→ Given information
::::

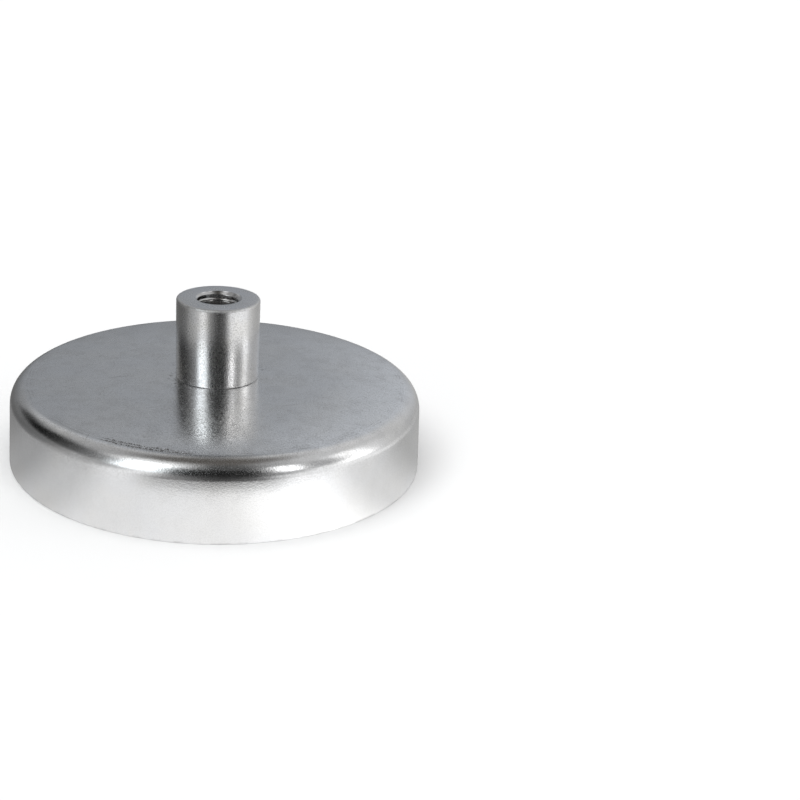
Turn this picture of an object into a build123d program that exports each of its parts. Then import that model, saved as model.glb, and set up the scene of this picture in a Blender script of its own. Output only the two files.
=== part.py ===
"""Ferrite pot magnet with a threaded bush, hung on a rope by its thread for magnet fishing.

A pressed steel cup carries a ferrite disc, bonded to its floor and potted round its side. A
turned steel bush, riveted through the middle of the crown, takes the screwed end of an eye.
Every piece is turned about the Z axis. The origin is the centre of the holding face, and
heights are measured up from that face.
"""

import os
from math import cos, radians, tan

from build123d import *

# Steel pot, in millimetres as all sizes here
pot_diameter = 125.0
pot_height = 25.5
pot_wall = 5.0
crown_thickness = 5.3
crown_flat_diameter = 64.0
crown_fall = 2.2  # how far the crown would drop to a sharp corner with the wall
wall_draft = 0.9  # how much less the radius is at that corner than at the rim
shoulder_radius = 6.0
rim_edge_radius = 0.6
cavity_lip_chamfer = 0.5
cavity_corner_radius = 1.0

# Ferrite disc, the adhesive film over it and the potting round it
potting_gap = 2.8
potting_recess = 1.2
bond_thickness = 0.2
ferrite_edge_chamfer = 0.4

# Threaded bush
bush_diameter = 25.0
bush_height = 24.5
bush_edge_chamfer = 0.6
bush_foot_radius = 0.5
spigot_diameter = 18.0
rivet_flare = 1.5

# M14 coarse thread, bored at its minor diameter
thread_diameter = 14.0
thread_pitch = 2.0
mouth_inset = 0.25  # how far the bore's chamfer stops short of the thread's major radius
bush_bottom_web = 2.2
drill_point_angle = 118.0

# Radii and heights that follow from the driving sizes
pot_radius = pot_diameter / 2
crown_corner = (pot_radius - wall_draft, pot_height - crown_fall)
crown_flat_edge = (crown_flat_diameter / 2, pot_height)
cavity_radius = pot_radius - pot_wall
floor_height = pot_height - crown_thickness
ferrite_radius = cavity_radius - potting_gap
ferrite_top = floor_height - bond_thickness
bush_radius = bush_diameter / 2
bush_top = pot_height + bush_height
spigot_radius = spigot_diameter / 2
flare_radius = spigot_radius + rivet_flare
flare_top = floor_height + rivet_flare

# A metric thread's basic minor diameter lies 5/8 of its sharp V's height inside, on each side
sharp_v_height = thread_pitch * cos(radians(30))
bore_radius = thread_diameter / 2 - 5 / 8 * sharp_v_height
mouth_radius = thread_diameter / 2 - mouth_inset
mouth_bottom = bush_top - (mouth_radius - bore_radius)
drill_tip = floor_height + bush_bottom_web
bore_bottom = drill_tip + bore_radius / tan(radians(drill_point_angle / 2))


def rounded(section, corner, radius):
    """Rounds the vertex of a flat section that lies at a corner point."""
    return fillet(section.vertices().sort_by_distance(corner)[0], radius)


def turned(section):
    """Turns a section, drawn as radius and height, about the Z axis."""
    return revolve(Plane.XZ * section, Axis.Z)


def polygon(*points):
    """Flat section with straight sides through the points."""
    return make_face(Polyline(*points, close=True))


def cavity_section(radius, bottom):
    """Room inside the pot from a height up to its floor, out to a radius."""
    corner = (radius, floor_height)
    section = polygon((0, bottom), (radius, bottom), corner, (0, floor_height))
    return rounded(section, corner, cavity_corner_radius)


def steel_pot():
    """Pressed cup: drafted wall, rounded shoulder, slightly domed crown and riveting hole."""
    rim = (pot_radius, 0)
    outline = Polyline((0, pot_height), (0, 0), rim, crown_corner)
    crown = Line((0, pot_height), crown_flat_edge)
    dome = TangentArc(crown_flat_edge, crown_corner, tangent=(1, 0))
    section = make_face([outline, crown, dome])
    section = rounded(section, crown_corner, shoulder_radius)
    section = rounded(section, rim, rim_edge_radius)

    lip = polygon(
        (0, 0),
        (cavity_radius + cavity_lip_chamfer, 0),
        (cavity_radius, cavity_lip_chamfer),
        (0, cavity_lip_chamfer),
    )
    rivet_hole = polygon(
        (0, floor_height),
        (flare_radius, floor_height),
        (spigot_radius, flare_top),
        (spigot_radius, pot_height),
        (0, pot_height),
    )
    cavity = cavity_section(cavity_radius, 0)
    return turned(section) - turned(lip) - turned(cavity) - turned(rivet_hole)


def ferrite_disc():
    """Ground ferrite magnet, its face level with the rim of the pot."""
    chamfer_edge = ferrite_radius - ferrite_edge_chamfer
    section = polygon(
        (0, 0),
        (chamfer_edge, 0),
        (ferrite_radius, ferrite_edge_chamfer),
        (ferrite_radius, ferrite_top),
        (0, ferrite_top),
    )
    return turned(section)


def bond_film():
    """Cured adhesive between the ferrite and the floor of the pot."""
    section = polygon(
        (0, ferrite_top),
        (ferrite_radius, ferrite_top),
        (ferrite_radius, floor_height),
        (0, floor_height),
    )
    return turned(section)


def potting_ring():
    """Epoxy cast between the ferrite and the wall, ending a little inside the holding face."""
    inside = polygon(
        (0, potting_recess),
        (ferrite_radius, potting_recess),
        (ferrite_radius, floor_height),
        (0, floor_height),
    )
    return turned(cavity_section(cavity_radius, potting_recess)) - turned(inside)


def threaded_bush():
    """Turned bush with a blind threaded bore and a spigot riveted over inside the pot."""
    foot = (bush_radius, pot_height)
    section = polygon(
        (0, floor_height),
        (flare_radius, floor_height),
        (spigot_radius, flare_top),
        (spigot_radius, pot_height),
        foot,
        (bush_radius, bush_top - bush_edge_chamfer),
        (bush_radius - bush_edge_chamfer, bush_top),
        (mouth_radius, bush_top),
        (bore_radius, mouth_bottom),
        (bore_radius, bore_bottom),
        (0, drill_tip),
    )
    return turned(rounded(section, foot, bush_foot_radius))


PIECES = {
    "steel_pot": steel_pot,
    "threaded_bush": threaded_bush,
    "ferrite_disc": ferrite_disc,
    "bond_film": bond_film,
    "potting_ring": potting_ring,
}

os.makedirs("parts", exist_ok=True)
for name, make in PIECES.items():
    export_step(make(), f"parts/{name}.step")
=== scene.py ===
"""Looks of a ferrite pot magnet with a threaded bush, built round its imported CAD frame.

The pot, the bush, the ferrite and the potting are turned again here as finely divided meshes,
with a cut thread, chipped ferrite and a wavy epoxy surface, and each one stands in for its CAD
node. The adhesive film, which nothing shows, keeps its CAD mesh. All lengths are in metres.
"""

import logging
import math
import random
from dataclasses import dataclass, field
from enum import Enum
from typing import Any, Callable

import bpy
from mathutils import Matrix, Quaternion, Vector


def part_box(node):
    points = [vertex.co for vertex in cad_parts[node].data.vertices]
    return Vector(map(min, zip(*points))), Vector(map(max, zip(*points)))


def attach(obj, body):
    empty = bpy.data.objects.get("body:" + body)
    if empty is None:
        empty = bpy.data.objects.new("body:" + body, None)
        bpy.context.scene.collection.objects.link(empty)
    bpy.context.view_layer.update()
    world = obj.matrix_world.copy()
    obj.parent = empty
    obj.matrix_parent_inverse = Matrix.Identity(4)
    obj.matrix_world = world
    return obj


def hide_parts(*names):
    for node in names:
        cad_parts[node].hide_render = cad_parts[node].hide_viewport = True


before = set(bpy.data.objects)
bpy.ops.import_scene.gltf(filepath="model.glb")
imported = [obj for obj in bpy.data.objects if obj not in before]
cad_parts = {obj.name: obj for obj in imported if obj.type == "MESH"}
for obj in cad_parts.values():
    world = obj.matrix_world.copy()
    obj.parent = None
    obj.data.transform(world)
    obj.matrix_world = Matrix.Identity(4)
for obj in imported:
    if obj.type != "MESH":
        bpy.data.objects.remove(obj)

log = logging.getLogger("pot_magnet")

MM = 0.001
FULL_TURN = math.tau
DEGREES_ROUND = 360.0
BODY = "root"
ROUND_STEPS = 288  # flats round each turned piece, the same on all, so that their walls meet
MERGE = 0.001 * MM  # vertices closer than this are one
SPIGOT_RADIUS = 9 * MM  # of the bush, riveted over in the pot's hole
RIVET_FLARE = 1.5 * MM

Colour = tuple[float, float, float]
Point = tuple[float, float]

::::

→ Problem to solve
Output exactly the leading lines of the data, up to and including the line marked by "from build123d import *".

→ Reply
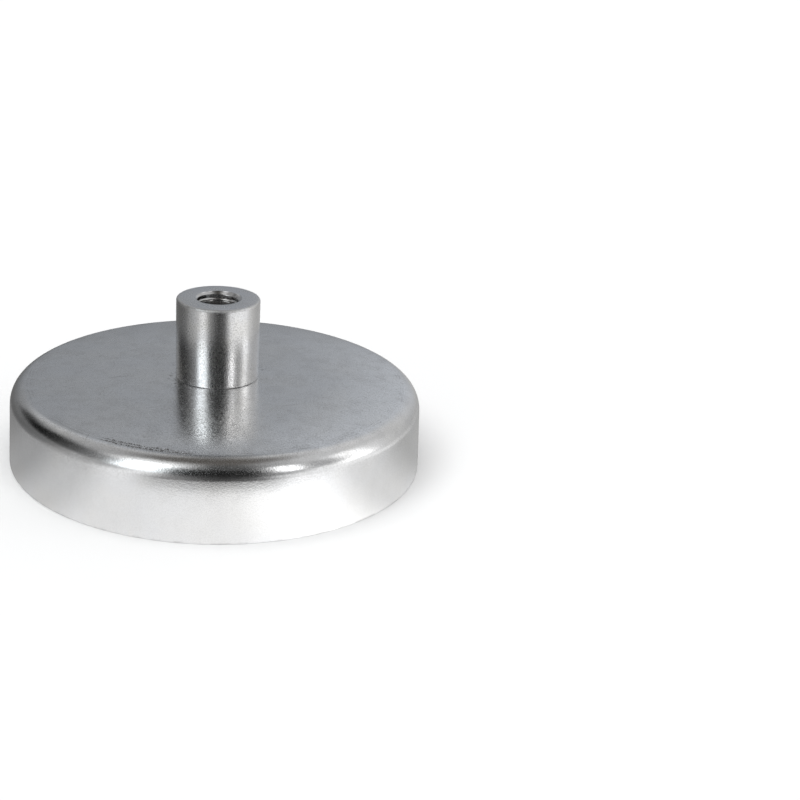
Turn this picture of an object into a build123d program that exports each of its parts. Then import that model, saved as model.glb, and set up the scene of this picture in a Blender script of its own. Output only the two files.
=== part.py ===
"""Ferrite pot magnet with a threaded bush, hung on a rope by its thread for magnet fishing.

A pressed steel cup carries a ferrite disc, bonded to its floor and potted round its side. A
turned steel bush, riveted through the middle of the crown, takes the screwed end of an eye.
Every piece is turned about the Z axis. The origin is the centre of the holding face, and
heights are measured up from that face.
"""

import os
from math import cos, radians, tan

from build123d import *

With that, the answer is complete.